**Exercise description:** From the first line of the data below, repeat each line exactly until you reach the line with "seam_bevel = 0.15; // [0.1:0.05:0.4]"; include that line too.

**Material:**
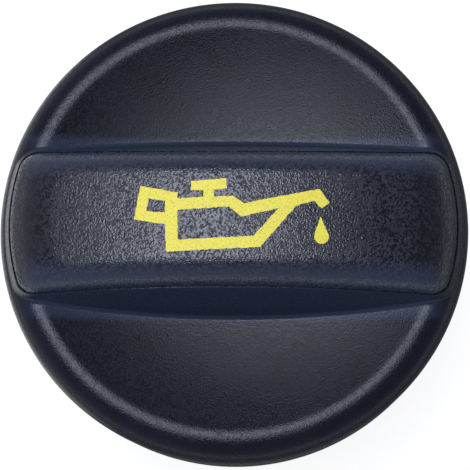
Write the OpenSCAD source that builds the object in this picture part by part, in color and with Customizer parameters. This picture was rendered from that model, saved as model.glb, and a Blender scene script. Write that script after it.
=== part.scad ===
// Oil filler cap: a round knob with a grip bar, its bar cover, a bayonet plug and a sealing ring.
// The origin lies on the axis in the sealing plane, where the ring meets the filler neck.
// +Z points out of the engine, and the grip bar lies along X. Sizes are in millimetres.

/* [Head] */
// Diameter over the rim
head_diameter = 65; // [62:0.5:80]
// Height of the skirt below the widest part of the rim
skirt_height = 10; // [6:0.5:14]
// Draft of the skirt in degrees
skirt_draft = 2; // [0:0.5:4]
// Wall of the head moulding
head_wall = 2.4; // [1.8:0.1:3]
// Roundness of the rim in section
rim_radius = 4.2; // [3.2:0.1:5]
// Depth of the finger bowls at the axis, below the crest of the rim
bowl_depth = 3.6; // [2:0.1:5]

/* [Grip bar] */
// Width of the bar at the middle of the seam under its cover
bar_width = 18.7; // [16:0.1:22]
// Height of that seam above the floor of the bowls, at the middle
bar_height = 10.2; // [7:0.2:13]
// Draft of the bar's walls in degrees
bar_draft = 16.5; // [5:0.5:22]
// Radius of the arch that the seam and the top follow along the bar
arch_radius = 100; // [80:5:400]
// Bow of the long walls: how much wider the bar is at its middle, on each side
side_bow = 0.5; // [0.1:0.1:1]
// Roundness of the bar's corners in plan, at the height of the middle of the seam
bar_corner = 1.4; // [0.8:0.1:3]
// Wall of the bar
bar_wall = 2; // [1.4:0.1:2.4]
// Bevel that forms the groove of the seam
seam_bevel = 0.15; // [0.1:0.05:0.4]

/* [Grip cover] */
// Radius of the cover's round edge, which meets the walls of the bar at the seam
cover_round = 4.5; // [3:0.1:5]
// Wall of the cover
cover_wall = 1.8; // [1:0.1:2.2]
// Length of the slot that takes the cover
slot_length = 50; // [40:0.5:52]
// Width of the lip round that slot
lip_width = 2.2; // [1.8:0.1:3]
// Thickness of the lip
lip_height = 2; // [1.2:0.1:3]
// Width of a snap leg
leg_width = 5; // [3:0.5:8]
// Thickness of a snap leg
leg_thickness = 1.2; // [0.8:0.1:1.6]
// Reach of a snap leg's hook
hook_reach = 0.6; // [0.3:0.1:0.9]

/* [Bayonet plug] */
// Diameter of the stem behind its cams
stem_diameter = 41; // [36:0.5:43]
// Depth of the stem below the sealing plane
stem_depth = 17; // [15:0.5:24]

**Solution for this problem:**
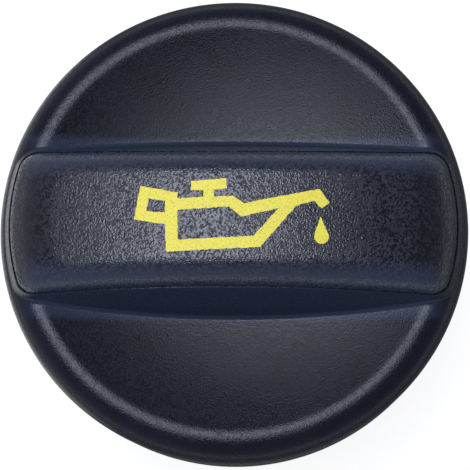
Write the OpenSCAD source that builds the object in this picture part by part, in color and with Customizer parameters. This picture was rendered from that model, saved as model.glb, and a Blender scene script. Write that script after it.
=== part.scad ===
// Oil filler cap: a round knob with a grip bar, its bar cover, a bayonet plug and a sealing ring.
// The origin lies on the axis in the sealing plane, where the ring meets the filler neck.
// +Z points out of the engine, and the grip bar lies along X. Sizes are in millimetres.

/* [Head] */
// Diameter over the rim
head_diameter = 65; // [62:0.5:80]
// Height of the skirt below the widest part of the rim
skirt_height = 10; // [6:0.5:14]
// Draft of the skirt in degrees
skirt_draft = 2; // [0:0.5:4]
// Wall of the head moulding
head_wall = 2.4; // [1.8:0.1:3]
// Roundness of the rim in section
rim_radius = 4.2; // [3.2:0.1:5]
// Depth of the finger bowls at the axis, below the crest of the rim
bowl_depth = 3.6; // [2:0.1:5]

/* [Grip bar] */
// Width of the bar at the middle of the seam under its cover
bar_width = 18.7; // [16:0.1:22]
// Height of that seam above the floor of the bowls, at the middle
bar_height = 10.2; // [7:0.2:13]
// Draft of the bar's walls in degrees
bar_draft = 16.5; // [5:0.5:22]
// Radius of the arch that the seam and the top follow along the bar
arch_radius = 100; // [80:5:400]
// Bow of the long walls: how much wider the bar is at its middle, on each side
side_bow = 0.5; // [0.1:0.1:1]
// Roundness of the bar's corners in plan, at the height of the middle of the seam
bar_corner = 1.4; // [0.8:0.1:3]
// Wall of the bar
bar_wall = 2; // [1.4:0.1:2.4]
// Bevel that forms the groove of the seam
seam_bevel = 0.15; // [0.1:0.05:0.4]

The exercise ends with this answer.